• Short task: Repeat, please, only the lines from the top of the data down to the line with "pitch = 30.5; // [24:0.5:36]"; include both of those lines.

• Dataset excerpt:
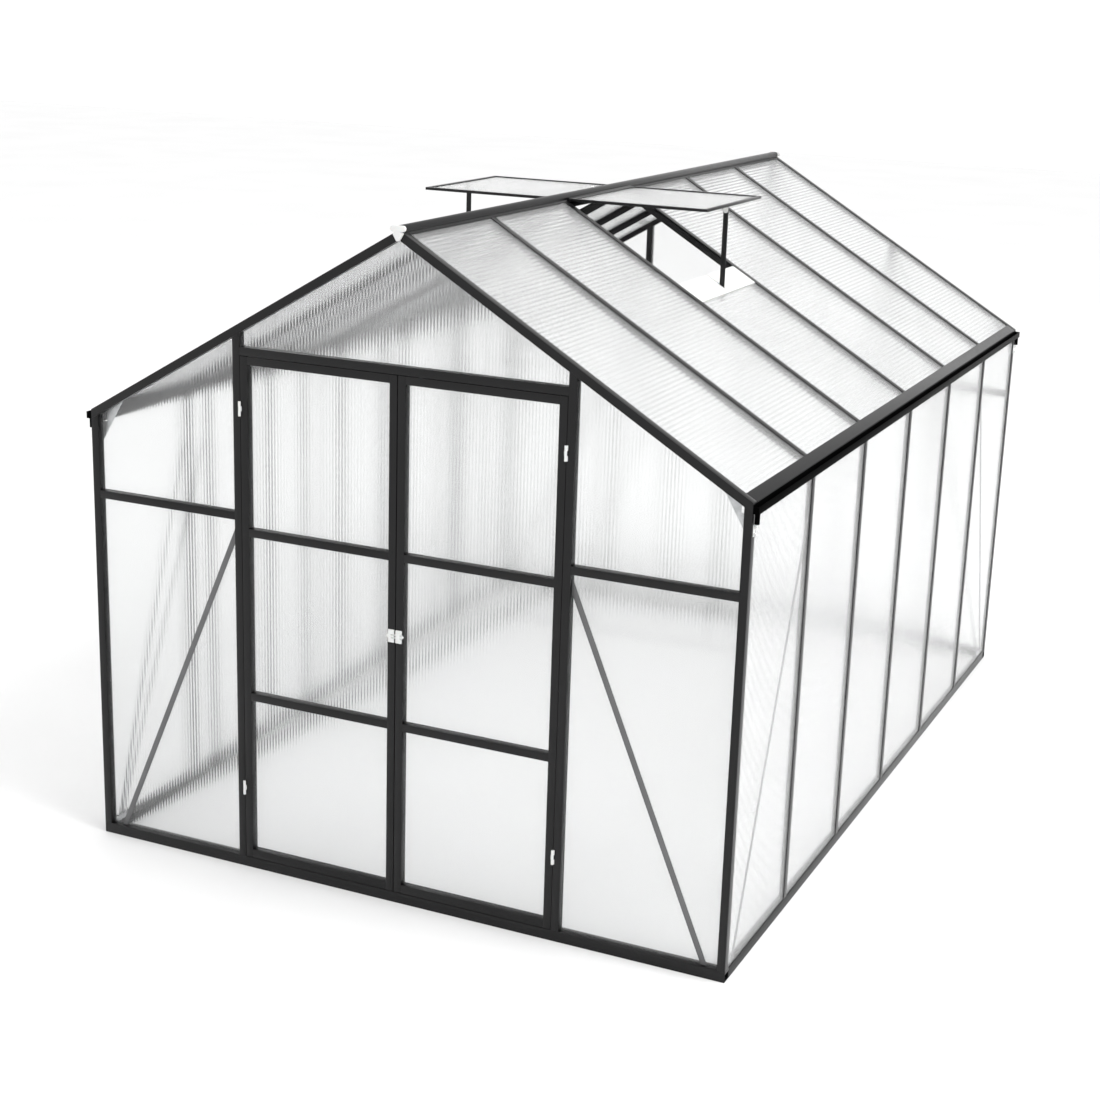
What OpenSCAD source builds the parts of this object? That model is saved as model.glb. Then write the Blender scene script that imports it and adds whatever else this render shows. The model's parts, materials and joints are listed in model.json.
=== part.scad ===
// Walk-in gable greenhouse: extruded frame, twin-wall sheets, double door and two roof vents.
// Front doors face -Y, the ridge runs along Y, and the origin is the middle of the ground plane.

/* [Overall] */
// Width across the outside of the side walls
frame_w = 2440; // [2000:10:3000]
// Centre distance of the glazing bars along the sides
bay = 610; // [500:5:740]
// Number of bays along each side
bays = 6; // [5:1:8]
// Height of the outer eaves corner
eave_h = 1600; // [1500:10:1950]
// Roof pitch in degrees
pitch = 30.5; // [24:0.5:36]

/* [Base and posts] */
// Height of the base rails
base_h = 38; // [30:1:60]
// Depth of the base rails, measured in from the outer face
base_d = 40; // [40:1:60]
// Face width of posts, jambs, rafters and rails
face_w = 28; // [26:1:36]
// Depth of the gable members
gable_d = 30; // [30:1:40]
// Wall thickness of the hollow sections
wall = 2; // [1.5:0.1:3]

/* [Glazing bars] */
// Width of the outer flange of a glazing bar
flange_w = 30; // [26:1:36]
// Thickness of the flanges and lips that hold a sheet
flange_t = 2; // [1.5:0.1:3]
// Thickness of the web between two sheets
web_t = 6; // [4:0.5:8]
// Width of the inner body of a glazing bar
body_w = 16; // [12:1:20]
// Full depth of a glazing bar
bar_d = 32; // [28:1:36]

/* [Sheets] */
// Thickness of the twin-wall sheet
sheet_t = 4; // [4:0.5:6]
// Clearance between a sheet and the slot it sits in
sheet_gap = 0.3; // [0.2:0.05:0.6]
// Depth of the sheet slots in the frame
slot_d = 8; // [6:0.5:10]
// Distance from the gable face to the front of its sheet slot
gable_set = 22; // [20:0.5:24]

/* [Eaves and ridge] */
// Width of the eaves flange along the slope
eave_flange = 40; // [34:1:50]
// Depth of the eaves beam in from the wall face
eave_d = 34; // [34:1:40]
// Height of the eaves beam's outer face
eave_drop = 42; // [38:1:60]
// Distance from the eaves corner to the bottom of the roof sheet slot
eave_stop = 14; // [12:1:16]
// Half width of the ridge core along each slope
core_s = 22; // [20:1:26]
// Length of the ridge's outer lip along each slope, measured from the apex
ridge_lip = 30; // [28:1:36]
// Length of the ridge's inner flange along each slope, measured from the apex
ridge_flange = 52; // [40:1:60]
// Radius of the round ridge capping
bulb_r = 17; // [15:0.5:18]
// Height of the ridge capping above the apex
bulb_rise = 14; // [10:0.5:16]
// Thickness of the plastic ridge end cap
ridge_cap_t = 10; // [10:0.5:14]

/* [Gutters] */
// Width of the gutter
gutter_w = 20; // [16:1:30]
// Height of the gutter
gutter_h = 28; // [22:1:34]
// Wall thickness of the gutter and its end caps
gutter_t = 1.5; // [1.2:0.1:2.5]
// How far the gutter hangs below the eaves corner
gutter_top = 6; // [4:1:8]
// Height difference between the gutter's inner and outer lips
gutter_lip = 4; // [2:1:8]
// Outer radius of a downpipe outlet
outlet_r = 8; // [6:0.5:9]
// Length of a downpipe outlet
outlet_h = 34; // [20:1:50]

/* [Gables] */
// Clear width between the door jambs
door_w = 1204; // [1000:2:1440]
// Underside of the door header
door_top = 1856; // [1500:2:1880]
// Underside of the mid rails in both gables
mid_z = 1284; // [1000:2:1400]
// Centre distance of the back posts
back_pitch = 610; // [450:5:740]
// Width of the flat diagonal braces
brace_w = 20; // [14:1:26]
// Thickness of the flat diagonal braces
brace_t = 3; // [2:0.5:5]

/* [Doors] */
// Running gap around each door leaf
door_gap = 1.5; // [1.2:0.1:3]
// Gap under and over each door leaf
door_lift = 2; // [1:0.5:6]
// Height of the bottom rail of a door
kick_h = 30; // [26:1:60]
// Number of panes in each door leaf
door_panes = 3; // [2:1:4]
// Height of the lower hinges
hinge_low = 305; // [150:5:400]
// Height of the upper hinges
hinge_high = 1675; // [1200:5:1700]
// Length of a hinge barrel
hinge_len = 50; // [40:2:80]
// Radius of a hinge barrel
barrel_r = 4.5; // [4:0.1:6]
// Radius of a hinge pin
pin_r = 2; // [1.5:0.1:2.5]
// Radial clearance of a hinge knuckle on its pin
pin_gap = 0.05; // [0.03:0.01:0.1]
// Height of the latch above the ground
latch_z = 972; // [700:2:1200]
// Height of a latch plate
latch_h = 44; // [36:1:60]
// Width of a latch plate
latch_w = 22; // [18:0.5:24]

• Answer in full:
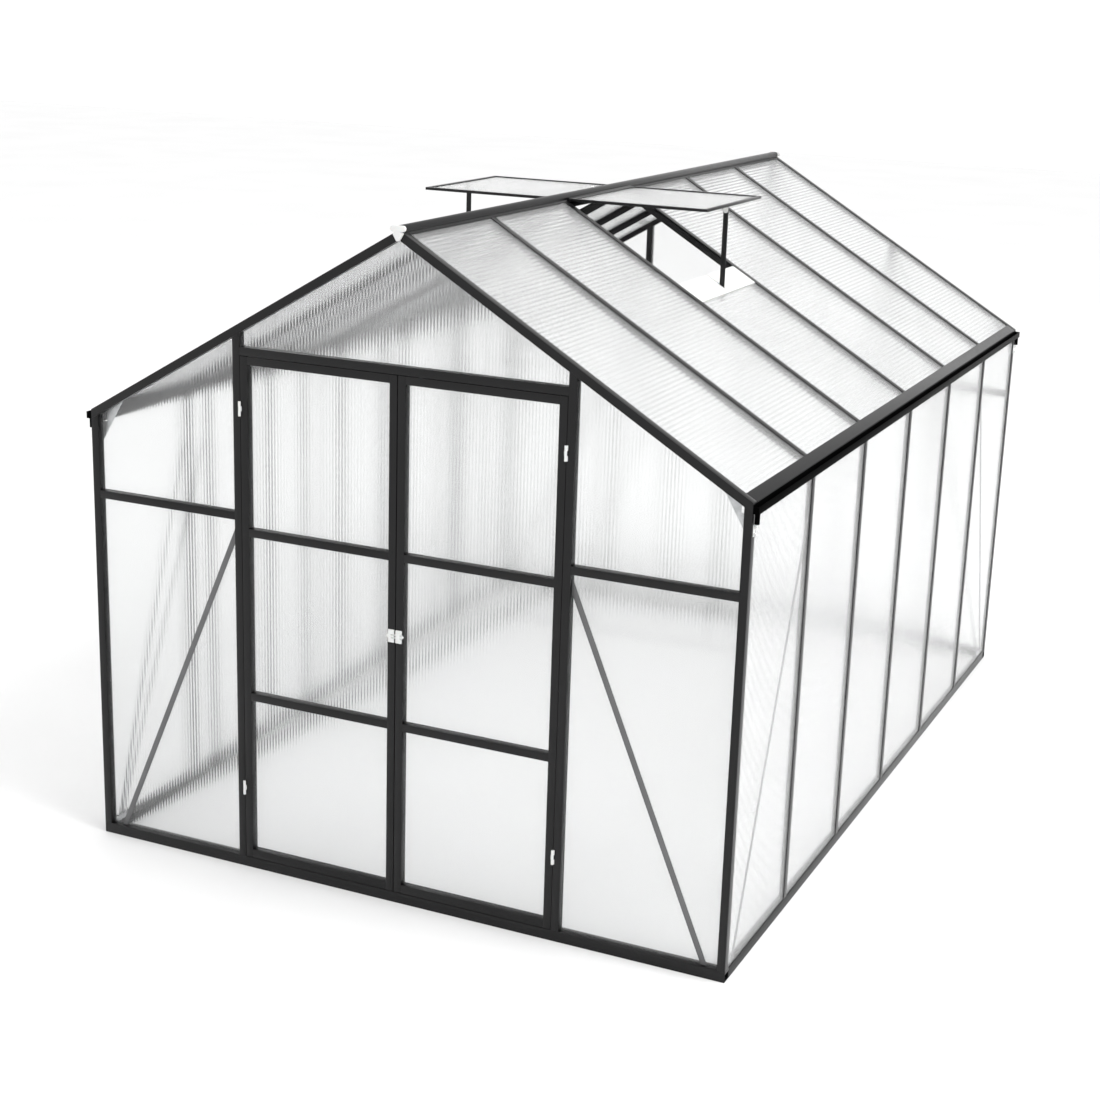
What OpenSCAD source builds the parts of this object? That model is saved as model.glb. Then write the Blender scene script that imports it and adds whatever else this render shows. The model's parts, materials and joints are listed in model.json.
=== part.scad ===
// Walk-in gable greenhouse: extruded frame, twin-wall sheets, double door and two roof vents.
// Front doors face -Y, the ridge runs along Y, and the origin is the middle of the ground plane.

/* [Overall] */
// Width across the outside of the side walls
frame_w = 2440; // [2000:10:3000]
// Centre distance of the glazing bars along the sides
bay = 610; // [500:5:740]
// Number of bays along each side
bays = 6; // [5:1:8]
// Height of the outer eaves corner
eave_h = 1600; // [1500:10:1950]
// Roof pitch in degrees
pitch = 30.5; // [24:0.5:36]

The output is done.